As dinner parties go, the forthcoming UN Food Summit in September is already a disaster. Would-be guests have declined the invitation because they can’t stomach what’s on the menu.
Citizen food and farming groups see the summit as a taster of an unpalatable new food order, wherein breathtakingly wealthy corporations and individuals push their self-serving strategies down our throats: a feast of artificial intelligence-controlled farming systems, genetic engineering, fake food, and assorted technocratic, industrial agriculture ‘solutions’.
The ‘cannot attend’ replies started coming in earlier this year when 550 civil society organisations, universities and social movements from across the world said they would boycott the summit and set up a parallel meeting.
Three UN special rapporteurs on the right to food – Michael Fakhri, Hilal Elver and Olivier de Schutter – also issued a statement. They said the ideas from farmers and food producers that should have been the talking points for a true ‘people’s summit’ – food sovereignty, agroecology, and relocalising farming systems – had ”effectively been shut out”. They believe the table is already set, the seating plan non-negotiable, the menu highly limited, and “the real conversation is actually happening at a different table”.
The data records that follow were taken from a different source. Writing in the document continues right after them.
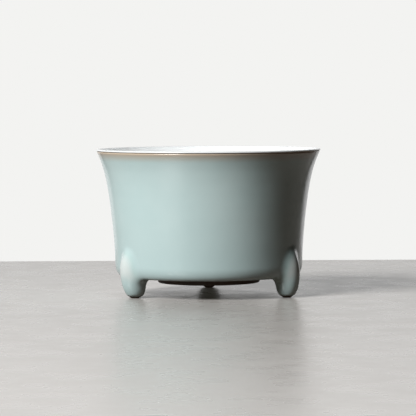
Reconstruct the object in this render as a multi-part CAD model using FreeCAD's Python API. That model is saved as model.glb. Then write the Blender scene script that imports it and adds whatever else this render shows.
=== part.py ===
"""Brush holder pot: a flared celadon pot on three egg-shaped legs.

Millimetres, +Z up, -Y is the front. The origin is on the pot's axis, on the
surface that the pot stands on. Each piece of clay and each coat of glaze is a
solid of its own, and the pieces meet face to face where they were luted.
"""
import FreeCAD, Part
import math
import os

Vector = FreeCAD.Vector
UP = Vector(0, 0, 1)
ORIGIN = Vector(0, 0, 0)

# The pot as it is seen, over the glaze.
height = 97.5
rim_radius = 75.0
base_radius = 62.6
flare = 5.1
flare_length = 13.0
lean_power = 1.5
underside_z = 12.8
edge_height = 8.5
edge_reach = 4.5

# Clay and glaze.
glaze = 0.5
wall = 4.0
lip = 1.4
thinning_length = 18.0
floor_thickness = 5.0
inner_corner_radius = 6.0
slab_radius = 50.0

# The lip: the white inner coat comes over it, then a fine line of bare clay shows.
lip_round = 0.5
white_drop = 1.1
bare_line = 0.7

# The foot ring, which stops above the table.
ring_radius = 34.0
ring_width = 6.0
ring_bottom_z = 8.1
ring_round = 0.8

# The legs: egg-shaped, sunk into the wall above, blunter below, and cut off flat where they stand.
leg_circle_radius = 59.8
leg_pivot_z = 20.0
leg_radius = 7.6
leg_belly_z = 14.5
leg_below = 14.85
leg_above = 14.6
leg_bluntness = 2.4
leg_bare_tip = 1.2
leg_outline_start = -85.0
# Each leg's direction, counted from the front towards +X, and its outward lean, in degrees.
legs = {
    "leg_front_left": (-58.2, 10.5),
    "leg_front_right": (60.6, 3.0),
    "leg_back": (180.0, 4.0),
}

# Worked out from the above.
edge_top_z = underside_z + edge_height
wall_lean = rim_radius - base_radius - flare
clay_under_z = underside_z + glaze
clay_floor_z = clay_under_z + floor_thickness
clay_top_z = height - glaze
shoulder_z = clay_top_z - lip_round
white_edge_z = height - white_drop
coat_top_z = white_edge_z - bare_line
inner_corner_z = clay_floor_z + inner_corner_radius

# How finely curved outlines are drawn, and how far a cutting form overruns what it cuts.
WALL_SPANS = 14
LIP_SPANS = 2
LEG_SPANS = 24
OVER = 5.0
# Turns about the Z axis are counted from +X, so the front, -Y, is here.
FRONT = -90.0

os.makedirs("parts", exist_ok=True)


def wall_radius(z):
    """Outside radius of the glazed wall: a slow lean outwards and a short flare at the lip."""
    rise = max(0.0, (z - edge_top_z) / (shoulder_z - edge_top_z))
    return base_radius + wall_lean * rise ** lean_power + flare * math.exp((z - shoulder_z) / flare_length)


def clay_radius(z):
    """Outside radius of the clay wall."""
    return wall_radius(z) - glaze


def bore_radius(z):
    """Inside radius of the clay wall, which thins towards the lip."""
    thinning = math.exp((z - shoulder_z) / thinning_length)
    return clay_radius(z) - wall + (wall - lip) * thinning


def line(start, end):
    return Part.makeLine(Vector(start[0], 0, start[1]), Vector(end[0], 0, end[1]))


def arc(start, middle, end):
    points = [Vector(r, 0, z) for r, z in (start, middle, end)]
    return Part.Arc(*points).toShape()


def curve(radius_at, z_from, z_to, spans=WALL_SPANS):
    """A smooth edge through the points (radius_at(z), z) between two heights."""
    steps = [z_from + (z_to - z_from) * i / spans for i in range(spans + 1)]
    spline = Part.BSplineCurve()
    spline.interpolate([Vector(radius_at(z), 0, z) for z in steps])
    return spline.toShape()


def quarter(centre_r, centre_z, radius, start_deg, end_deg):
    """An arc about (centre_r, centre_z) between two angles counted from +r towards +z."""
    points = []
    for angle in (start_deg, (start_deg + end_deg) / 2, end_deg):
        turn = math.radians(angle)
        points.append((centre_r + radius * math.cos(turn), centre_z + radius * math.sin(turn)))
    return arc(*points)


def edge_arc(inset):
    """The bottom edge's quarter ellipse, drawn in from the glazed surface by inset."""
    centre_r = wall_radius(edge_top_z) - edge_reach
    lowest = Vector(centre_r, 0, edge_top_z - edge_height + inset)
    outermost = Vector(centre_r + edge_reach - inset, 0, edge_top_z)
    return Part.Ellipse(lowest, outermost, Vector(centre_r, 0, edge_top_z)).toShape(0, math.pi / 2)


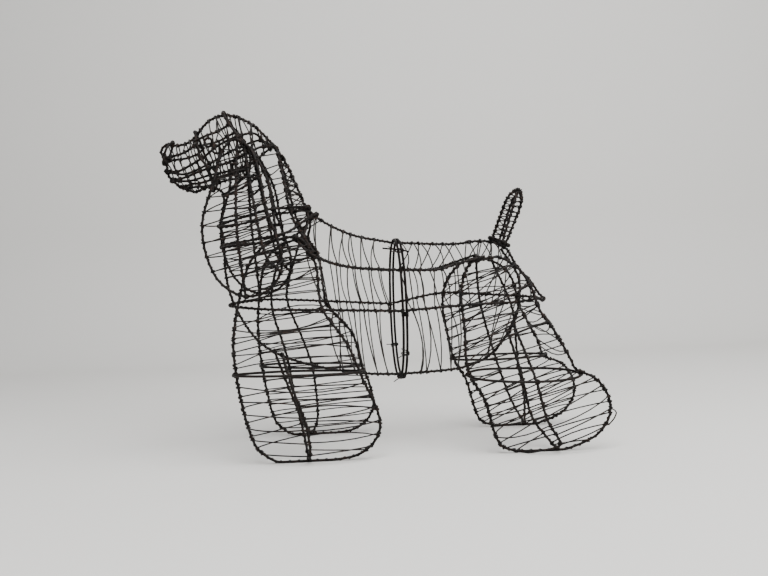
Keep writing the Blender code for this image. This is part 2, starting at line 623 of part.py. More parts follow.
def tube(name, line, closed, radius, upright):
    """A six-sided bar along the line, mitred at each bend, with flat sides towards the inside of the bends.

    An upright bar has its lowest flat side level.
    """
    n = len(line)
    bars = bmesh.new()
    rings = []
    centred = line - line.mean(axis=0)
    flat = np.linalg.svd(centred, full_matrices=True)[2][2]
    if upright:
        flat = np.array([0.0, 1.0, 0.0])
    before_last = None
    for i in range(n):
        to_here = line[i] - line[i - 1] if (closed or i > 0) else line[1] - line[0]
        from_here = line[(i + 1) % n] - line[i] if (closed or i < n - 1) else to_here
        to_here = to_here / np.linalg.norm(to_here)
        from_here = from_here / np.linalg.norm(from_here)
        tangent = to_here + from_here
        tangent /= np.linalg.norm(tangent)
        guide = flat if closed or before_last is None else before_last
        u = guide - tangent * float(np.dot(guide, tangent))
        u /= np.linalg.norm(u)
        before_last = u
        v = np.cross(tangent, u)
        bend = from_here - to_here
        size = np.linalg.norm(bend)
        half_turn = math.asin(min(0.5 * size, 0.9))
        ring = []
        for k in range(ROD_SIDES):
            a = 2.0 * math.pi * k / ROD_SIDES
            offset = radius * (math.cos(a) * u + math.sin(a) * v)
            if size > 1e-6:
                c = bend / size
                offset = offset + c * float(np.dot(offset, c)) * (1.0 / math.cos(half_turn) - 1.0)
            ring.append(bars.verts.new(line[i] + offset))
        rings.append(ring)
    spans = n if closed else n - 1
    for i in range(spans):
        near, far = rings[i], rings[(i + 1) % n]
        for k in range(ROD_SIDES):
            j = (k + 1) % ROD_SIDES
            bars.faces.new((near[k], near[j], far[j], far[k]))
    if not closed:
        bars.faces.new(rings[0][::-1])
        bars.faces.new(rings[-1])
    bmesh.ops.recalc_face_normals(bars, faces=bars.faces)
    mesh = bpy.data.meshes.new(name)
    bars.to_mesh(mesh)
    bars.free()
    thing = bpy.data.objects.new(name, mesh)
    mesh.materials.append(material(name + "_steel"))
    bpy.context.scene.collection.objects.link(thing)
    return thing


things = []
for name, item in rods.items():
    radius = 0.5 * item.get("diameter", ROD_DIAMETER)
    things.append(tube(name, item["line"], item["closed"], radius, bool(item["sole"])))

# The origin goes to the middle of the base.
corners = np.array([v.co[:] for thing in things for v in thing.data.vertices])
low, high = corners.min(axis=0), corners.max(axis=0)
shift = np.array([-0.5 * (low[0] + high[0]), -0.5 * (low[1] + high[1]), -low[2]])
for thing in things:
    for v in thing.data.vertices:
        v.co = v.co + type(v.co)(shift)
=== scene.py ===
import math
import random

import bmesh
import bpy
from mathutils import Matrix, Vector, kdtree


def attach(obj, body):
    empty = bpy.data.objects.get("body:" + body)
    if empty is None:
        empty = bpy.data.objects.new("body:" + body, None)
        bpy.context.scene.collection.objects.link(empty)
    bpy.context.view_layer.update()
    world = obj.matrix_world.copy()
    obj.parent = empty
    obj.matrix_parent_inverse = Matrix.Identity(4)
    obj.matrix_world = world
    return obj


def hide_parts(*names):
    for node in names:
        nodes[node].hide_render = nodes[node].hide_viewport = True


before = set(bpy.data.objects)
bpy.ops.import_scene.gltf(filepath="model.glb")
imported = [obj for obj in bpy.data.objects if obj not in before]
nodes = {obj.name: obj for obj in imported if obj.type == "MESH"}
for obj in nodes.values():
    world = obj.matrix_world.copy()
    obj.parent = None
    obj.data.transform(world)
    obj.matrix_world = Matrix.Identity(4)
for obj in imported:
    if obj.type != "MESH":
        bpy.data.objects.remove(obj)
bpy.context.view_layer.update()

# Thickness of the rods and wires, in metres

ROD_RADIUS = 0.0019
TIE_RADIUS = 0.0008
LACE_RADIUS = 0.0010
WRAP_RADIUS = 0.0006
WAIST_WIRE_RADIUS = 0.0014

# Places that several pieces share. The dog looks along -x, and its right side is towards -y

WAIST = 0.028
LEG_OUT = 0.097
EAR_OUT = 0.08
SIDES = (("right", -1), ("left", 1))
UP = Vector((0.0, 0.0, 1.0))

# How closely the middle lines of the rods are followed

ROD_STEP = 0.0045
TIE_STEP = 0.0012
RAIL_STEP = 0.002
LEVEL_REACH = 0.003
WAY_REACH = 0.004
LEAST_STEP = 0.0003

# How the rings of a solid are found: the edge angles at its flat ends and at the corners of its
# six-sided section, how wide a ring is in bar radii, and how near its doubled vertices are

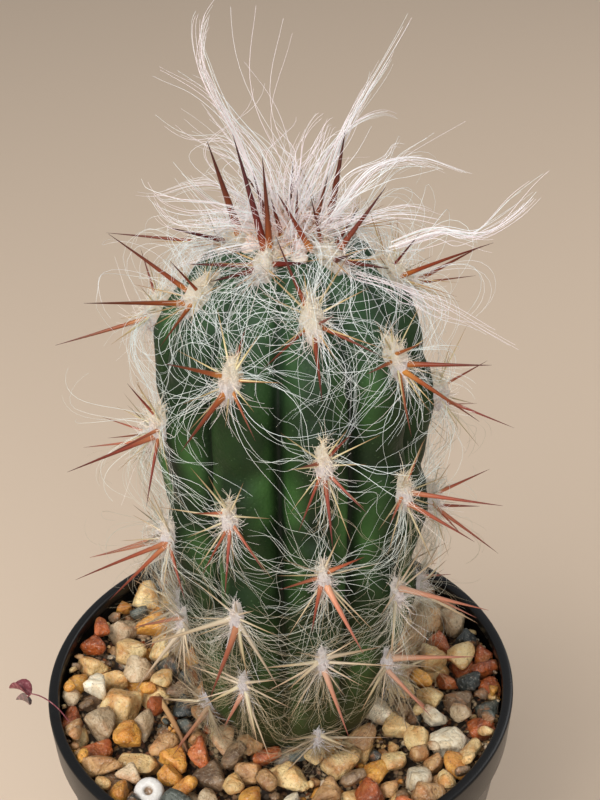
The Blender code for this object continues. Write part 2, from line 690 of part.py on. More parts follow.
class Gravel:
    """The bed of small stones: its surface is the tops of many packed pebbles."""

    def __init__(self) -> None:
        chance = random.Random(7)
        self.stones = []
        for _ in range(260):
            radius = 38.5 * math.sqrt(chance.random())
            turn = chance.uniform(0, 2 * math.pi)
            size = chance.uniform(2.4, 4.2)
            spot = (radius * math.cos(turn), radius * math.sin(turn))
            self.stones.append((*spot, size, GRAVEL_TOP + chance.uniform(-1.2, 0.6)))
        self.tree = None

    def top(self, x: float, y: float) -> float:
        """The height of the bed's surface."""
        height = GRAVEL_TOP - 2.0
        for sx, sy, size, level in self.stones:
            reach = ((x - sx) ** 2 + (y - sy) ** 2) / size**2
            if reach < 1:
                height = max(height, level - size * 0.55 + size * 0.8 * math.sqrt(1 - reach))
        return min(height, GRAVEL_TOP + 2.6)

    def skin_at(self, x: float, y: float) -> float:
        """The height of the bed's own faces, once it is built."""
        return self.tree.ray_cast(Vector((x, y, RIM_HEIGHT)), Vector((0, 0, -1)))[0].z

    def build(self) -> None:
        """A closed ring of gravel round the stem's foot, inside the pot's wall."""
        bm = bmesh.new()
        middle = axis_at(GRAVEL_TOP)
        inner = envelope(GRAVEL_BOTTOM) - 3
        rings = []
        for step in range(GRAVEL_RINGS + 1):
            share = step / GRAVEL_RINGS
            ring = []
            for k in range(GRAVEL_SIDES):
                turn = 2 * math.pi * k / GRAVEL_SIDES
                way = Vector((math.cos(turn), math.sin(turn), 0))
                start = Vector((middle.x, middle.y, 0)) + way * inner
                end = way * (inner_radius(SOIL_TOP + 3) - SEAT_GAP)
                spot = start.lerp(end, share)
                ring.append(bm.verts.new((spot.x, spot.y, self.top(spot.x, spot.y))))
            rings.append(ring)
        bottom_out = []
        bottom_in = []
        for k in range(GRAVEL_SIDES):
            turn = 2 * math.pi * k / GRAVEL_SIDES
            way = Vector((math.cos(turn), math.sin(turn), 0))
            out = way * (inner_radius(GRAVEL_BOTTOM) - SEAT_GAP)
            bottom_out.append(bm.verts.new((out.x, out.y, GRAVEL_BOTTOM)))
            near = Vector((middle.x, middle.y, 0)) + way * inner
            bottom_in.append(bm.verts.new((near.x, near.y, GRAVEL_BOTTOM)))
        loops = [bottom_in, *rings, bottom_out, bottom_in]
        for lower, upper in zip(loops, loops[1:]):
            bridge(bm, lower, upper)
        self.tree = BVHTree.FromBMesh(bm)
        bed = add_object("gravel_bed", bm, material("gravel", (0.52, 0.40, 0.28), 0.6))
        pockets = [build_pebble(pebble, SEAT_GAP) for pebble in PEBBLES]
        cut_away(bed, [foot_cutter("foot_cutter"), *pockets])


def build_pebble(pebble: tuple, grow: float) -> bpy.types.Object:
    """One stone of its own, or the pocket that it lies in where grow is more than 0."""
    name, x, y, long, wide, high, turn, colour = pebble
    chance = random.Random(name)
    bm = bmesh.new()
    bmesh.ops.create_icosphere(bm, subdivisions=2, radius=1)
    way = math.radians(turn)
    for vert in bm.verts:
        dent = 1 + 0.10 * math.sin(3 * vert.co.x + chance.random() * 0.2) * math.cos(2.5 * vert.co.y + 1)
        shape = Vector((vert.co.x * long, vert.co.y * wide, vert.co.z * high)) * dent
        shape += shape.normalized() * grow
        vert.co = (
            x + shape.x * math.cos(way) - shape.y * math.sin(way),
            y + shape.x * math.sin(way) + shape.y * math.cos(way),
            PEBBLE_LIFT + shape.z,
        )
    label = name if grow == 0 else name + "_pocket"
    return add_object(label, bm, material(name, colour, 0.5))


def main() -> None:
    """Builds every piece in its place."""
    clear_scene()
    build_pot()
    build_soil()
    gravel = Gravel()
    gravel.build()
    for pebble in PEBBLES:
        build_pebble(pebble, 0)
    build_stem()
    tufts = tuft_paths()
    room = SpineRoom(tufts)
    build_crown(room)
    for index in range(len(EVEN_AREOLES)):
        for rib in range(RIBS):
            if rib % 2 == 1 or index > 0:
                build_areole(rib, index, areoles_of(rib)[index], room)
    build_hair_tufts(tufts)
    build_seedling(gravel)
    build_fallen_spine(gravel)


main()
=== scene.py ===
"""Looks of a young old man of the andes cactus in a round nursery pot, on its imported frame.

Sizes in the classes are millimetres and MM turns them into metres. A bearing is the direction
round the plant from the front (-Y) towards +X, in degrees. Heights are above the surface that
the pot stands on.
"""

import logging
import math
from collections.abc import Callable
from dataclasses import dataclass
from enum import Enum
from typing import ClassVar

import bmesh
import bpy
import numpy as np
from bpy.types import Material, Mesh, Object
from mathutils import Matrix, Vector

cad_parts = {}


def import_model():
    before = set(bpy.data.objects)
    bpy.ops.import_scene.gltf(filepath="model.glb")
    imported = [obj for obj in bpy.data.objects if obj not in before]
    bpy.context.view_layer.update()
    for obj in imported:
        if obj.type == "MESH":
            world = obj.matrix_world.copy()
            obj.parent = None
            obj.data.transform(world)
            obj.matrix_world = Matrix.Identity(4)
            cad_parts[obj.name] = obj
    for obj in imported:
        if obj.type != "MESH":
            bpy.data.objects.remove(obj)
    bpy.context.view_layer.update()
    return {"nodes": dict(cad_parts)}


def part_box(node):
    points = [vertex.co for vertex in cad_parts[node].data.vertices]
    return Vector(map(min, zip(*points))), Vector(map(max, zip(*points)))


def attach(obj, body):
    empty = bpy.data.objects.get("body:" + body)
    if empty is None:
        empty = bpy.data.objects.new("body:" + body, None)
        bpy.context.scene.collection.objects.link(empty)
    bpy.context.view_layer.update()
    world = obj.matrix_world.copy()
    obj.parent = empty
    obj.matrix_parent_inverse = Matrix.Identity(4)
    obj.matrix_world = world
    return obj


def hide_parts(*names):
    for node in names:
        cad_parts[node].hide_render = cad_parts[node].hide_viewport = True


MM = 0.001
TURN = 2 * math.pi
GOLDEN = 2.39996  # a turn that spreads spots evenly over a disc
ROOT = "root"
ROWS = 64  # how many separate finishes the strands of one piece can show
UP = np.array([0, 0, 1.0])
SHED_ENDS = ((-22.9, -0.6), (-17.0, -15.2))  # where the shed spine lies
log = logging.getLogger("potted_cactus")
dice = np.random.default_rng

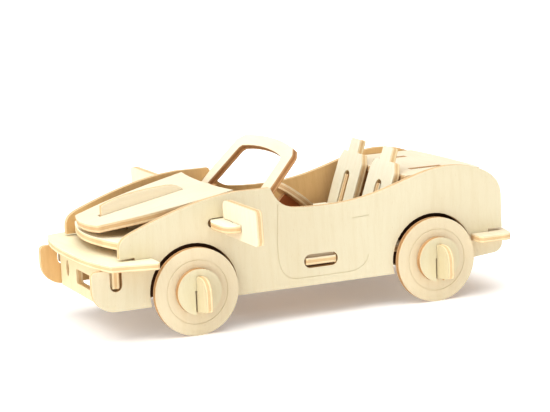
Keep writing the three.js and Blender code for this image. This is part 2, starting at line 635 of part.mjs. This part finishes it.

The less favourable table they have in mind is that of Klaus Schwab, boss of the World Economic Forum (WEF), solicitous host to Bill Gates and the Davos elite of powerful corporations. WEF signed a strategic partnership agreement with the UN secretary general last year, and its goal, according to the International Planning Committee for Food Sovereignty, “is harnessing the opportunities of the technological revolution for the benefit of transnational corporations and global financial capital”.
“It’s a poison summit,” says respected environmentalist Vandana Shiva. “The poison cartel, and Bill Gates, the billionaires are running it to push more poisons now under new names.”
Strong sentiment, but Shiva is only voicing an increasingly widespread view that WEF aims to use the event to manufacture democratic consent for the Davos food agenda (although WEF says it hasn’t played a central role in the summit’s planning). If WEF’s intention was indeed to have its approach apparently endorsed by civil society groups, it hasn’t worked. On the contrary, this summit looks more like the dinner party from hell.